* [Dataset extract]:

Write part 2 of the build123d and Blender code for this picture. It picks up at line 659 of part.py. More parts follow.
...
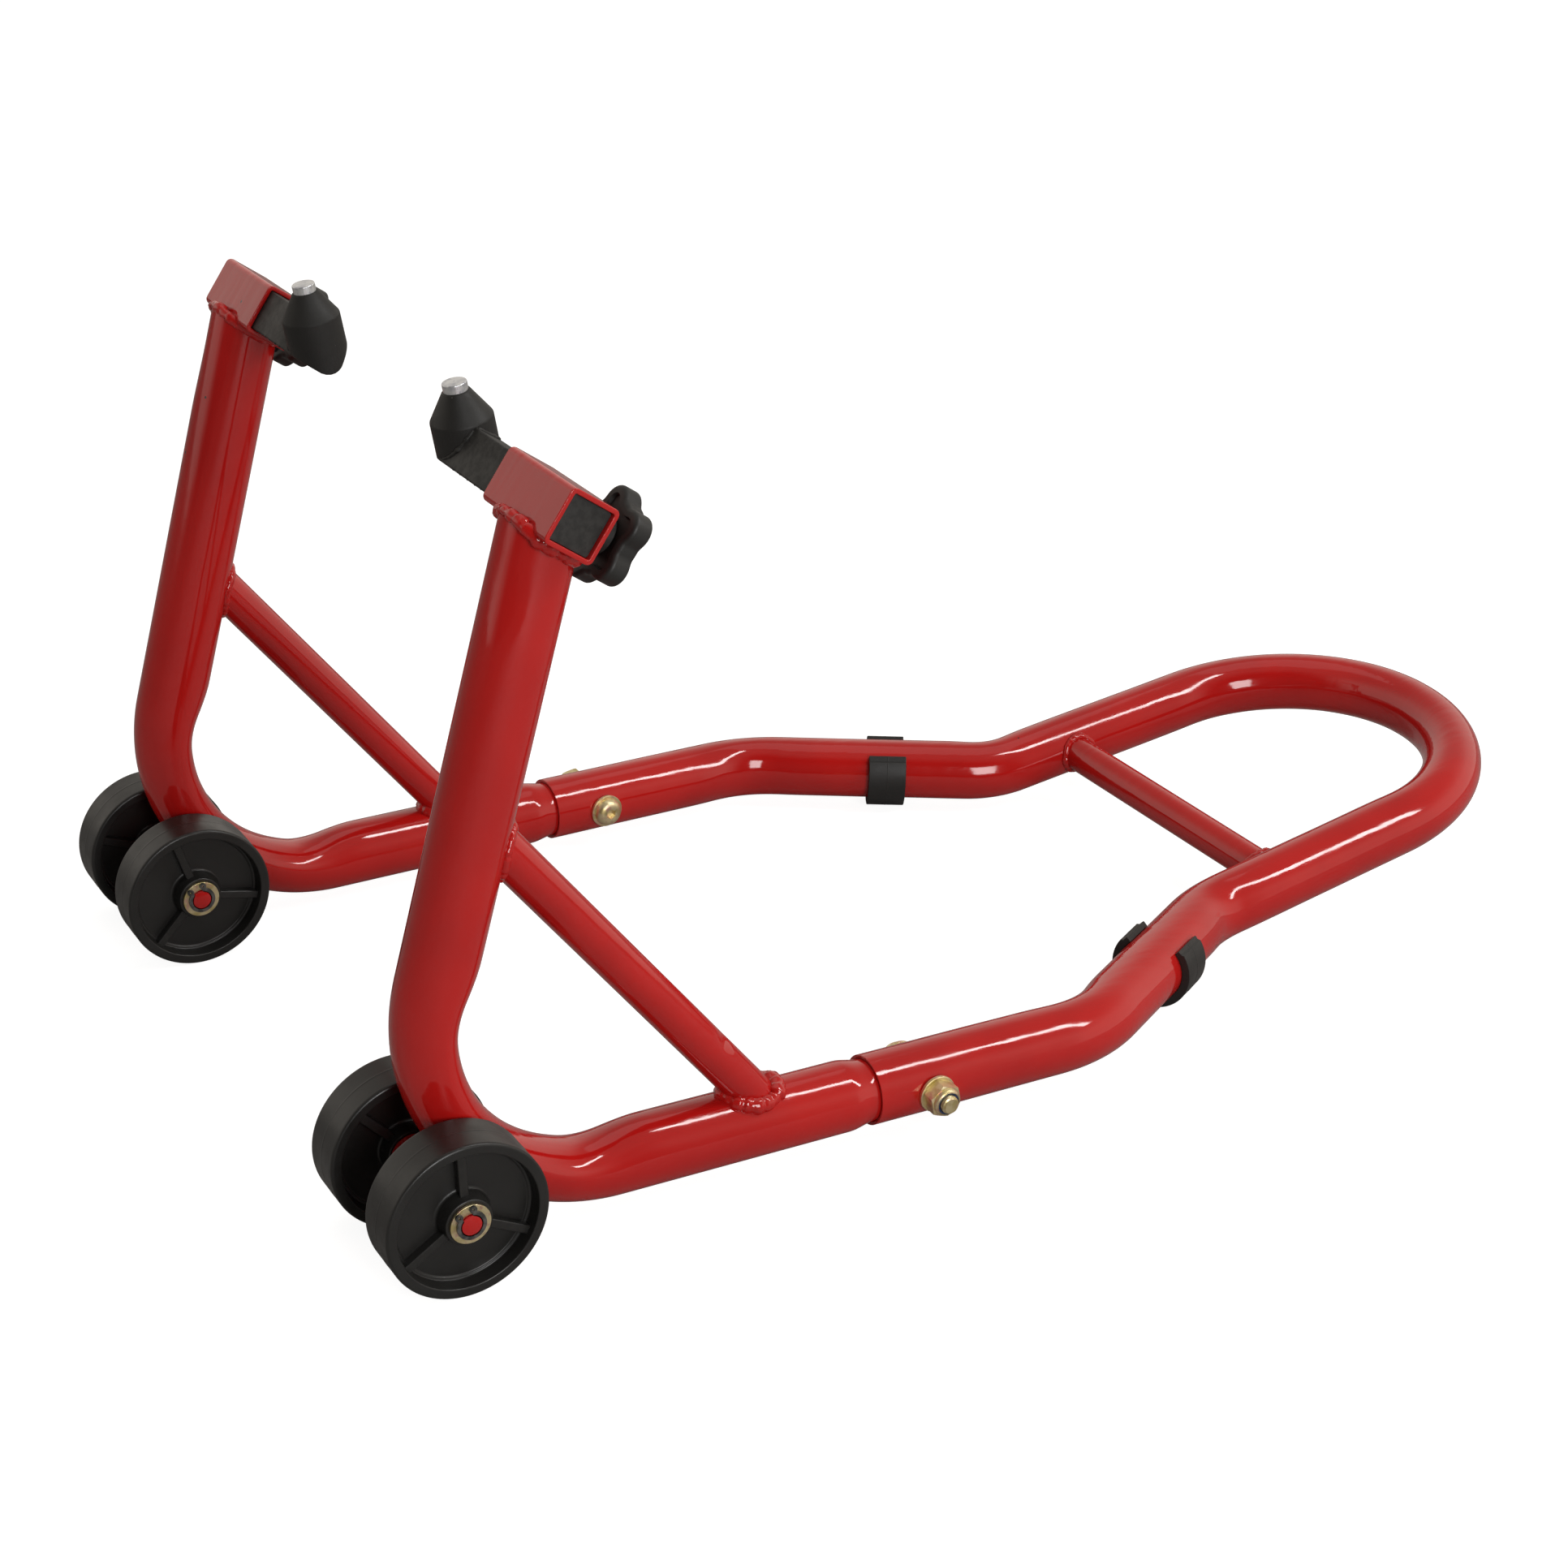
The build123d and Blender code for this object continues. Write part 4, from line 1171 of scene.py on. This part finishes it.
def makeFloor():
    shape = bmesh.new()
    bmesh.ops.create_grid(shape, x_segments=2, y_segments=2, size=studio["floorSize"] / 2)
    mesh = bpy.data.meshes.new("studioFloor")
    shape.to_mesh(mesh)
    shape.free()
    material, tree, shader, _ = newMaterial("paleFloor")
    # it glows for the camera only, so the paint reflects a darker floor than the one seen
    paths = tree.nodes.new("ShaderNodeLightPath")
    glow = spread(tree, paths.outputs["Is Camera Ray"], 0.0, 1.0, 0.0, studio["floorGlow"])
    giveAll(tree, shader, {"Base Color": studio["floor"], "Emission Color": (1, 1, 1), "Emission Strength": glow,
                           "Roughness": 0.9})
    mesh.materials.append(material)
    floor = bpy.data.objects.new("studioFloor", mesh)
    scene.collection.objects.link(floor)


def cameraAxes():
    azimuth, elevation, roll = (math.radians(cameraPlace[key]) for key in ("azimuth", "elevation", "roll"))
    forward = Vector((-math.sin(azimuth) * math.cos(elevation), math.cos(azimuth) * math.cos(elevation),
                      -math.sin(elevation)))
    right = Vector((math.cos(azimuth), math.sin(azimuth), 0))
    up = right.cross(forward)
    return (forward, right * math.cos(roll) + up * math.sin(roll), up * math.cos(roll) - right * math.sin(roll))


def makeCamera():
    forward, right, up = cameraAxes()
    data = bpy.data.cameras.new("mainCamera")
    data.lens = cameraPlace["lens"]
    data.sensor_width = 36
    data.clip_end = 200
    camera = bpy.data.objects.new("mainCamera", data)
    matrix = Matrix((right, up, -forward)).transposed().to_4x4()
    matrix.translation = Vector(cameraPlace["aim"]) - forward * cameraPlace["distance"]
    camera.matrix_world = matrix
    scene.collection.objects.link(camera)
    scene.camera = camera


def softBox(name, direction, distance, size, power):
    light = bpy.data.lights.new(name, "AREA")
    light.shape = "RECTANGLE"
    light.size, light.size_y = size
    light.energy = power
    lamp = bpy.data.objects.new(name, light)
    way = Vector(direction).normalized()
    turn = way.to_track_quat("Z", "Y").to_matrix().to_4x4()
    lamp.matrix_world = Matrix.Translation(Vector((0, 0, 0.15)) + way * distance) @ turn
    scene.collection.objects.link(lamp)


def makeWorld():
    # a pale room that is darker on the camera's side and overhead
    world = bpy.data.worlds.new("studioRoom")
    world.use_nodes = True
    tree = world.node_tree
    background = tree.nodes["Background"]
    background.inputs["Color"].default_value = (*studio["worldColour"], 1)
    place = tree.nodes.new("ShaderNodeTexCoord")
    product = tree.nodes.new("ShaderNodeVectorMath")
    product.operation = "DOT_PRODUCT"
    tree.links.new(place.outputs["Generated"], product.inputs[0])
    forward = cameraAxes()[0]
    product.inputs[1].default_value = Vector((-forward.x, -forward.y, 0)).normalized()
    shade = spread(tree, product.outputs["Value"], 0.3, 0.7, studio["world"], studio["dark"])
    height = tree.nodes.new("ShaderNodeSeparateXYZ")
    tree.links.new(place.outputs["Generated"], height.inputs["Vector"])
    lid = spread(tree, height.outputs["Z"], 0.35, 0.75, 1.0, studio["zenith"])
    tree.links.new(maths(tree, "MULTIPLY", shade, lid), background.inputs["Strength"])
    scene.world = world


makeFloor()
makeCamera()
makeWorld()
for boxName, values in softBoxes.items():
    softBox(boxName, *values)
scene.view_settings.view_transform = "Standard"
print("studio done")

* [Objective]:
What is the number of lines in this material that hold the string "part"? Answer with that number only.

* [Task result]:
2